“L'ultima moda è la revisione dei pochi processi che la macchina trita-acqua chiamata Giustizia è riuscita a chiudere prima della prescrizione. Da quando l'informazione naviga sul web e non racconta più i fatti, ma colleziona clic fan, le sentenze definitive diventano provvisorie”. Scrive così Marco Travaglio, e come non dargli torto. Non si contano nemmeno più le circostanze in cui la Giustizia italiana si è dimostrata fallata in ambito processuale. Quante le sentenze che ci hanno lasciati attoniti, quasi al limite del disgusto. Serena Mollicone? Olindo e Rosa? Denise Pipitone? La Giustizia la stanno ancora aspettando. E se la magistratura arranca a fatica è qui che scendono in campo i familiari delle vittime. Perché non basta il dolore della perdita, in Italia la ricerca di verità e giustizia ha il potere di renderti un martire. Ma c’è sempre qualcuno pronto a puntare il dito: lo fa solo per avere visibilità, chissà quanto lo pagano per andare a parlare in tv e chi più ne ha più ne metta. Travaglio sembra non essere dello stesso avviso: “Si sfruttano le frustrazioni di parenti e amici delle vittime per riesumare mediaticamente le salme, in un eterno presente che non ammette verdetti sgraditi”. Sbagliati non sgraditi. Chi accetterebbe un verdetto simile? Nessuno. Sulla carta si fa presto a parlare quando si tratta della sorella, figlia, madre o padre di un’altra persona. Quando non ti tocca da vicino.

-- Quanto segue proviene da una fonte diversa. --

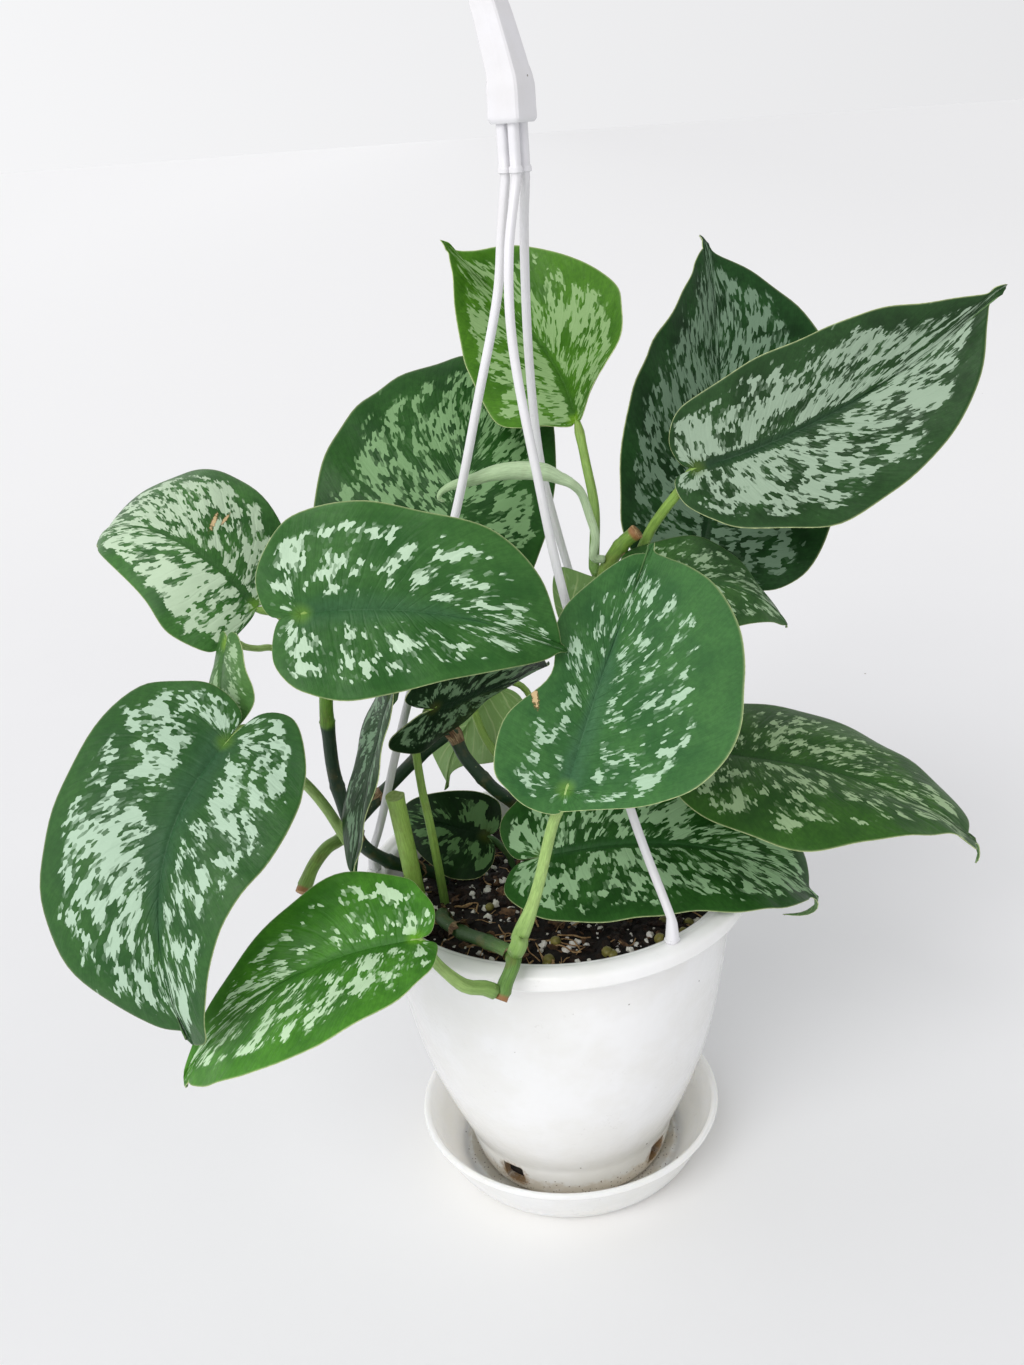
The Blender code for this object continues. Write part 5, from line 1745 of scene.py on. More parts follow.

E Ancora: “Pantani non poteva essere dopato e non può esser morto di droga: dev'esserci qualcosa sotto. Pasolini non può essere stato ucciso da un ragazzo di vita: dev'esserci qualcuno dietro”. Pasolini al tempo era un personaggio che la società sentiva estraneo. Scomodo. Negli anni 70 non si aveva la stessa percezione che si ha ora di lui, della sua poetica, dei suoi scritti e dei suoi film. Pasolini è morto, ma a chi importava davvero se incolpare Pelosi è stato così semplice? Ucciso da uno dei suoi ragazzi di vita. Molto poetico. Ma vero? Da Pasolini a Emanuela Orlandi il passo è stato breve: “Poi ci sono i casi irrisolti, come il sequestro di Emanuela Orlandi. I depistaggi sono stati mostruosi, anche in Vaticano, almeno quanto gli errori della Procura di Roma. E noi tifiamo da sempre per il tenace e irriducibile fratello Pietro, che da 40 anni tiene viva l'attenzione dei media in cerca di verità e giustizia. Ma il peggior modo per ottenerle e sparare a casaccio”. Sì, chi scrive tifa per lui. Per un uomo che non si arrende, che porta avanti la sua battaglia anche se a volte si è ritrovato a lottare contro i mulini a vento. Per un fratello deciso, come giusto che sia, a non fare sconti a nessuno. Emanuela al momento della scomparsa aveva solo quindici anni e tutta la vita davanti. Un futuro che le è stato strappato.
“Qualcuno gli ha detto che ‘Papa Wojtyla se ne usciva la sera con due amici monsignori polacchi e non andava certo a benedire le case’, ma a rimorchiare ragazzine? Riveli ai giudici vaticani (non in tv) chi è stato, invece di tenerlo per sé, affinché si possa indagare. Se invece è soltanto una voce, avrebbe fatto meglio a tacerla, perché è talmente enorme che può screditare l'intera indagine: ammesso e non concesso che Giovanni Paolo II fosse il nuovo papa Borgia, è improbabile che il personaggio più noto al mondo andasse per minorenni senza che nessuno lo vedesse, lo fotografasse o almeno ne parlasse. Specie a Roma, dove i segreti durano quanto un gatto in tangenziale”. Eppure, guarda caso, il segreto sulla sparizione di Emanuela dura da quarant’anni. Tacere? E perché mai? Come può l’ipotesi che Wojtyla non sia stato uno stinco di santo fino in fondo, indignare più di una ragazzina che in un giorno come un altro esce di casa e non torna più. Screditare un’indagine che parte con quattro decenni in ritardo? Con un presupposto simile si scredita da sola già in partenza. Facile puntare il dito contro Pietro Orlandi, e nel mentre tutti si sono già dimenticati di Emanuela. Ancora una volta.